At several sports venues during test events, politics were on the table. A 180-page government-published book in English was available to reporters explaining Chinese foreign policy, defense policy, religious freedom and human rights.
"The Chinese are not prepared for the kind of press freedom that happens at every Olympics and produces insult and bad feelings," said John MacAloon, an Olympic historian at the University of Chicago. "Everything that gets written will be instantly fed back to the students and the Internet community in Beijing. I'm at least as worried about student protests over these perceived insults against China as I am about anything the state is going to do."
A year ago, a state-published magazine wrote that "Chinese security experts expect no serious problems" for the Olympics. Now government officials are warning terrorism is the biggest threat and they've been promised cooperation from Interpol to thwart any attack.

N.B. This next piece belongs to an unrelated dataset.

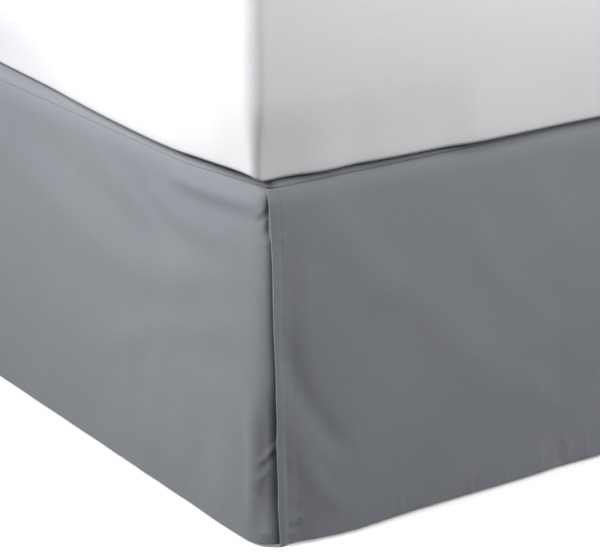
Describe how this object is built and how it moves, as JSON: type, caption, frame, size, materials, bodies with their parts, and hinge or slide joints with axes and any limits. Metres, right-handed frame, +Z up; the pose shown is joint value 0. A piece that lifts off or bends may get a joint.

A several-year effort by the IOC to bring in foreign experts to run game venues has been rebuffed, leaving hollow the game's slogan: "One World, One Dream." Two months ago Beijing organizers announced that all 28 competition managers would be Chinese nationals who are more likely to listen to the dictates of Chinese officials over the objections of the IOC or others.
"To me these games remain a mystery that could go various ways," said David Wallechinsky, an Olympic historian who has covered 12 Olympics and opposed choosing Beijing. He's the author of the "The Complete Book of the Summer Olympics."
"I thought it was a big mistake. I'm not surprised it's going the way it's going. I don't think it's going to change China, or at least the control of the Chinese Communist Party," he said. "The main result is that it's a black eye for the Olympics, and an unnecessary black eye."